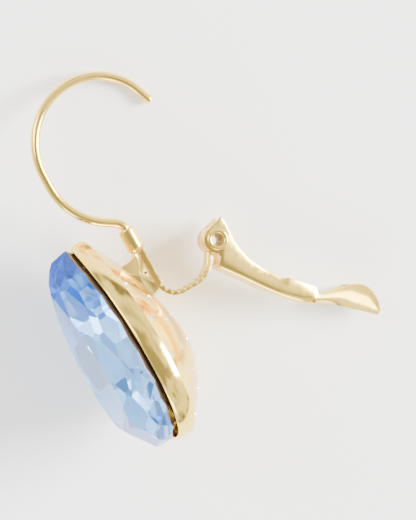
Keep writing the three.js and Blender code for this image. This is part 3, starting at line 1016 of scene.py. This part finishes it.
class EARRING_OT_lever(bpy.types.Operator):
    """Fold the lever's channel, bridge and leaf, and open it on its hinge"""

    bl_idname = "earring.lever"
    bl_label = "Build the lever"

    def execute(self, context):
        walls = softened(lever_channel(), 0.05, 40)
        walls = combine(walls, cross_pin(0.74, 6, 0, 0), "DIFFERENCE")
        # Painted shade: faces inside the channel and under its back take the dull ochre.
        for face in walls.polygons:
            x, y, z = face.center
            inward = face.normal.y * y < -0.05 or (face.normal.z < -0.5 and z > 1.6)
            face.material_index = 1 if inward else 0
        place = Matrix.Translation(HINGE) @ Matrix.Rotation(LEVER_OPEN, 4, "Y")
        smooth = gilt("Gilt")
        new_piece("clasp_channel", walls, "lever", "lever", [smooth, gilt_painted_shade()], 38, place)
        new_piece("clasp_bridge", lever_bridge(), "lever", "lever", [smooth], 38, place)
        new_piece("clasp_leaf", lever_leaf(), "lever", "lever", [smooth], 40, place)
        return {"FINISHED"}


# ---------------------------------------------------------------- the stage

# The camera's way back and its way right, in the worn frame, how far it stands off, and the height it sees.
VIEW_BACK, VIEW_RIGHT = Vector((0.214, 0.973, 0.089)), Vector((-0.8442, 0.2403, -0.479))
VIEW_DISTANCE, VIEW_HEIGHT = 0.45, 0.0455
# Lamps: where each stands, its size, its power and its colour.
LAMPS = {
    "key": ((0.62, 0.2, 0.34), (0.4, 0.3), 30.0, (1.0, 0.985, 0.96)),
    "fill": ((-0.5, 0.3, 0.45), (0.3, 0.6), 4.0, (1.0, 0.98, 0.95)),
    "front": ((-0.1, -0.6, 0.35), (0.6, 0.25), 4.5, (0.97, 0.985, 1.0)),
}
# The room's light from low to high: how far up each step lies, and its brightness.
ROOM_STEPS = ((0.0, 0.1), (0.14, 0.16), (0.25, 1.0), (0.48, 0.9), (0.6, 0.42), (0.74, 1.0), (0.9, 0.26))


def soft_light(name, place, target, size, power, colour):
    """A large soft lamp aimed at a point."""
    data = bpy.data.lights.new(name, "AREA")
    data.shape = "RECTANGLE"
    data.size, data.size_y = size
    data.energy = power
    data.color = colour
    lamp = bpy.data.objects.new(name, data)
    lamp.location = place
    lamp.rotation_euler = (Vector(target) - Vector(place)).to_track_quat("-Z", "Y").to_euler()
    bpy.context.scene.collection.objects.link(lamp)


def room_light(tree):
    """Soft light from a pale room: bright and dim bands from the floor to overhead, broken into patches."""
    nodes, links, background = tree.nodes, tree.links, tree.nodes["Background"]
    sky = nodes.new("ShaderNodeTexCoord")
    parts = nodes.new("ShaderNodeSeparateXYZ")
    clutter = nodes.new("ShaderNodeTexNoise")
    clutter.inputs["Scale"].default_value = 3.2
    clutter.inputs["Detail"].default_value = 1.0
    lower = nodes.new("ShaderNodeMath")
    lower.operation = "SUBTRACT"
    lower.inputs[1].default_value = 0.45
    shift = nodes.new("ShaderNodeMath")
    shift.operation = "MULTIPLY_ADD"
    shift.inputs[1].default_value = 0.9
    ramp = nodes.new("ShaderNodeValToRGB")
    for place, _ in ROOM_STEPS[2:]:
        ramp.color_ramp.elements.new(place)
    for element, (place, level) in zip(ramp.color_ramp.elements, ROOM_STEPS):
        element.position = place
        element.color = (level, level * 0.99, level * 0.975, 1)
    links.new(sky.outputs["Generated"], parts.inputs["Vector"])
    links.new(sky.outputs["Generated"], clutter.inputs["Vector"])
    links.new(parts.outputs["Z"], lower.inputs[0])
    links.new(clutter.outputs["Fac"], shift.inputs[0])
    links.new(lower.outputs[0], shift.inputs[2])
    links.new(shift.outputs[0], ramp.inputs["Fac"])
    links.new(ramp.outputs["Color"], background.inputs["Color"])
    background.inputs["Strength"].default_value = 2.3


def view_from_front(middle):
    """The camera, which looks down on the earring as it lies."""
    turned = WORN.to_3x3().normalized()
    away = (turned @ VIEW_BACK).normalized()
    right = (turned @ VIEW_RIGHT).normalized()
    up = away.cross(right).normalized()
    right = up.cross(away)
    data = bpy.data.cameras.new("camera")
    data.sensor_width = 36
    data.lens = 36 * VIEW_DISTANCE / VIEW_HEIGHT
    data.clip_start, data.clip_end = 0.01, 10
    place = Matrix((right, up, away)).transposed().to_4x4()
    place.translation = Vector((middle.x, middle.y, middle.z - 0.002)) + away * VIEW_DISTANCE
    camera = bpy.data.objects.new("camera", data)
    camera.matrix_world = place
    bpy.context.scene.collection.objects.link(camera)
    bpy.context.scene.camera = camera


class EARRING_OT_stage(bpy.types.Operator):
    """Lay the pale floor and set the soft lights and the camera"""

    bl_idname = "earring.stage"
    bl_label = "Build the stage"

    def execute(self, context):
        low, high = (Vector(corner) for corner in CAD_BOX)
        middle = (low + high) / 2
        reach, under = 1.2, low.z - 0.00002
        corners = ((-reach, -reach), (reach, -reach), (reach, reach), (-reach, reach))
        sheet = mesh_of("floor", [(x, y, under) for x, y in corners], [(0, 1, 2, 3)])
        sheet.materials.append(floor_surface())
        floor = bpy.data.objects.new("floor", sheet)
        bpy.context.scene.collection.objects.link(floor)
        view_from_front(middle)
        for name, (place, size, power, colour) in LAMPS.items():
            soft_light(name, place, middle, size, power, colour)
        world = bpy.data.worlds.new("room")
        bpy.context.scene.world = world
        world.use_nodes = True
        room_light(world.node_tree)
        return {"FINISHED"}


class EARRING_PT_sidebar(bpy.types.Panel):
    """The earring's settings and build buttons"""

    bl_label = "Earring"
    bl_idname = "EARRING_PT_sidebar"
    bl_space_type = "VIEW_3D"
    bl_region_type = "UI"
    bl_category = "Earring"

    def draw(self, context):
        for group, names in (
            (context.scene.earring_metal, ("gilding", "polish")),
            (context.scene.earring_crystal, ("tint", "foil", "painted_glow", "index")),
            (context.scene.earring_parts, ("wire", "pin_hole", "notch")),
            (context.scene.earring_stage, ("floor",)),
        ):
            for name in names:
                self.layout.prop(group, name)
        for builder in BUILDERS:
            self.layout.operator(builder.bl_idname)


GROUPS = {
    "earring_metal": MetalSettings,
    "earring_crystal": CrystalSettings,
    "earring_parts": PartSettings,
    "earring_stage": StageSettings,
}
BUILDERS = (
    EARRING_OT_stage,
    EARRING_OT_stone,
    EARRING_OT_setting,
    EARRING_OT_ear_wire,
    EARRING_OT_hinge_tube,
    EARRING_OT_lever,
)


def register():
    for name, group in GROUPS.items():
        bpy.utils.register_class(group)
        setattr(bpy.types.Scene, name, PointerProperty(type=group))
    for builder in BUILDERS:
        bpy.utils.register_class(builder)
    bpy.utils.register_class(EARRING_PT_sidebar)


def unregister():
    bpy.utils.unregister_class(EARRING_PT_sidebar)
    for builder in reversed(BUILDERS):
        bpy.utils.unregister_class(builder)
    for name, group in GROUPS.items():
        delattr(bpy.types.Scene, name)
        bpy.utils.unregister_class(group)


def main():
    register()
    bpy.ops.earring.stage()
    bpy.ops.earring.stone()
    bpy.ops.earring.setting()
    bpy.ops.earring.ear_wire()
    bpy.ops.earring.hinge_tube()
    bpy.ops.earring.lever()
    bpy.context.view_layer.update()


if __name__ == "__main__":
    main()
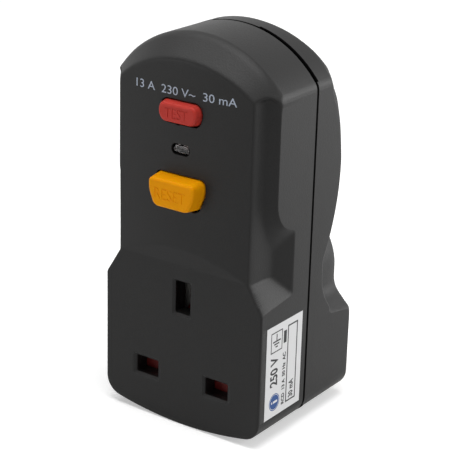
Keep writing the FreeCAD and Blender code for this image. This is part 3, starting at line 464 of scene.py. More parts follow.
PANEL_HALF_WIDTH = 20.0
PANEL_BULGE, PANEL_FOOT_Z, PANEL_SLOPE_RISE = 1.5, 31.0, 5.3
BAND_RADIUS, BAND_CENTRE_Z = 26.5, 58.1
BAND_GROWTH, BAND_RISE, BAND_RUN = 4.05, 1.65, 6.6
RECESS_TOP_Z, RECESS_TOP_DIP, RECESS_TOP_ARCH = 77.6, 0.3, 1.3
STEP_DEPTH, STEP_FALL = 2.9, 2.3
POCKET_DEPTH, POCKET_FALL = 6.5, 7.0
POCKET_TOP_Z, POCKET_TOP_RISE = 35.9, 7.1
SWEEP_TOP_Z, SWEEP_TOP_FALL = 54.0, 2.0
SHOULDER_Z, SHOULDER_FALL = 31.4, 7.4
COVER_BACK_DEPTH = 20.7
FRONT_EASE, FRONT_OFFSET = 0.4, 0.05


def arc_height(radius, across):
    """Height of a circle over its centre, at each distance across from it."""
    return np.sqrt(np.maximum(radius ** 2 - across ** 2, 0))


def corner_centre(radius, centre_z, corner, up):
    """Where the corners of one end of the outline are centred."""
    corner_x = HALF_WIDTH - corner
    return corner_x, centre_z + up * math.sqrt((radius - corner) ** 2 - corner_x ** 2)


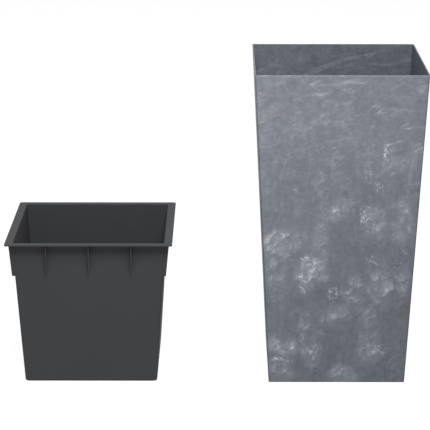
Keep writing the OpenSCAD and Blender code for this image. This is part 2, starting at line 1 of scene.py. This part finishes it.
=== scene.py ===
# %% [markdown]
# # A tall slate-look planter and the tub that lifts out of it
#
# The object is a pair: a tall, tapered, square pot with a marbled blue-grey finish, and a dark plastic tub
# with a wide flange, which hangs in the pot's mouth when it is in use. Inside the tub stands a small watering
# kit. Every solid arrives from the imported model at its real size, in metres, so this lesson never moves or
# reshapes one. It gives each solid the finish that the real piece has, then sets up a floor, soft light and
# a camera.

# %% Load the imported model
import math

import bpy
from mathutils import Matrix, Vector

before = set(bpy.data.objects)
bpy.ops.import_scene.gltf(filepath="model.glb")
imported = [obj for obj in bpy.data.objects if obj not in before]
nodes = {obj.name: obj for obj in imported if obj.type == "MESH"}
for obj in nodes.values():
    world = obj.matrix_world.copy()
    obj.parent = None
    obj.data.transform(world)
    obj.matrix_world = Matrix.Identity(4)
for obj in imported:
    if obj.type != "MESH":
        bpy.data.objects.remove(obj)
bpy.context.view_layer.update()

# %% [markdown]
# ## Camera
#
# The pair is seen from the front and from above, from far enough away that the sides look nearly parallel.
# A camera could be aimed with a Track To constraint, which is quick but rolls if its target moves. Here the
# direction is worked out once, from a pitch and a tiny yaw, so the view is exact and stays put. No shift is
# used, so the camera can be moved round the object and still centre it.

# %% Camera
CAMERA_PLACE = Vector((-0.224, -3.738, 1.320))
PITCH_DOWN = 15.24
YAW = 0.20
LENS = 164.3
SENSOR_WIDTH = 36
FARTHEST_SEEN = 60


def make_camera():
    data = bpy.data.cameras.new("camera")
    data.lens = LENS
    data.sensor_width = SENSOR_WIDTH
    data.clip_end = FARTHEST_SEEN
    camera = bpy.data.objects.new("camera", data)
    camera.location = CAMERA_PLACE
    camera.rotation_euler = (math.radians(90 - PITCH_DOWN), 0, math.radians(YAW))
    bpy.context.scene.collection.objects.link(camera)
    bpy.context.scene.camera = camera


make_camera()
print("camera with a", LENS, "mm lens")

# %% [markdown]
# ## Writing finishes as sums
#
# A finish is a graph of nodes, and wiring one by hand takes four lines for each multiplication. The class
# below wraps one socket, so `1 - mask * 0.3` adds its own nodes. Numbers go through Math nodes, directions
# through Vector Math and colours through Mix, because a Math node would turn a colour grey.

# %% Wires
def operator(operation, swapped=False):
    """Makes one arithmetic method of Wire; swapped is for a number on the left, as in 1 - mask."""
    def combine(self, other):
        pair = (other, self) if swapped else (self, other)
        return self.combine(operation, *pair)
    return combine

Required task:
In the lines above, find each one with "Vector" and list it.

Response to the exercise:
VIEW_BACK, VIEW_RIGHT = Vector((0.214, 0.973, 0.089)), Vector((-0.8442, 0.2403, -0.479))
    lamp.rotation_euler = (Vector(target) - Vector(place)).to_track_quat("-Z", "Y").to_euler()
    links.new(sky.outputs["Generated"], parts.inputs["Vector"])
    links.new(sky.outputs["Generated"], clutter.inputs["Vector"])
    place.translation = Vector((middle.x, middle.y, middle.z - 0.002)) + away * VIEW_DISTANCE
        low, high = (Vector(corner) for corner in CAD_BOX)
from mathutils import Matrix, Vector
CAMERA_PLACE = Vector((-0.224, -3.738, 1.320))
# through Vector Math and colours through Mix, because a Math node would turn a colour grey.